Brunel a transposé ce récit pluriel en une pièce chorale où toutes les actrices se font porte-voix d’une communauté invisible. À leurs côtés, quelques acteurs donnent corps (essentiellement) aux maris, aux fils, aux patrons. Sur le grand plateau dressé dans le Cloître des Carmes, le souffle puissant du roman d’Otsuka et sa grande musicalité résonnent avec ampleur. Brunel tire profit de son grand plateau et le peuple d’un chœur battant, l’envoyant valser aux champs, à l’usine, dans la rue avec la jeunesse américaine.
Porté par ce grand texte, le spectacle peut compter sur un formidable travail d’éclairage et par des tableaux de toute beauté, surtout dans un aussi bel écrin que le Cloître des Carmes, où le ciel étoilé et les murs de pierre font partie intégrante de la scène. Au fil des scènes, très cinématographiques, les boîtes composant le décor se transforment pour évoquer les années qui passent et les situations qui évoluent, formant parfois de petites scènes à l’intérieur de la grande, un moyen efficace de ramener l’Histoire à une échelle plus intime. Il semble toutefois que tous ces dispositifs modulables entraînent un certain encombrement. Les tableaux et les atmosphères sont absolument magnifiques, mais les témoignages semblent y perdre en charge émotionnelle. Le ton très narratif et la pluralité du récit n’aident pas non plus à faire disparaître cette impression de lire le roman plutôt que d’en vivre une adaptation scénique.

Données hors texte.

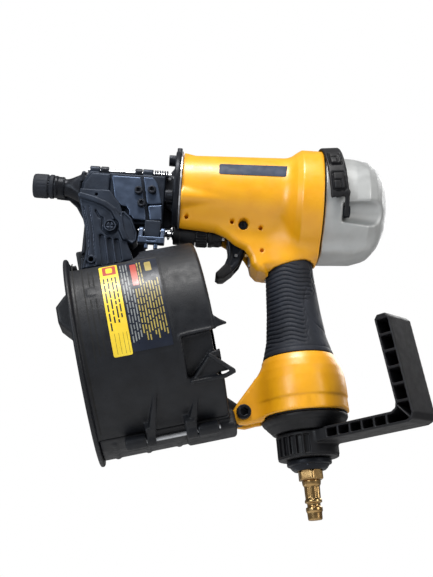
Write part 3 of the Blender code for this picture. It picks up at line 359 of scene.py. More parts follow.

Certaines n’avaient jamais vu la mer fait résonner tout un pan de l’histoire américaine dont on entend peu parler, mais qui est pourtant toujours d’actualité en cette époque où l’Autre, de voisin peut devenir, du jour au lendemain, un étranger qu’on considère avec méfiance. Si la mise en scène de Brunel en fait parfois trop et laisse peu de place au souffle de l’émotion, il est impossible de rester insensible au sort de ces milliers de Japonaises et de ne pas ressortir du théâtre avec une grande envie d’aller lire le roman de Julie Otsuka.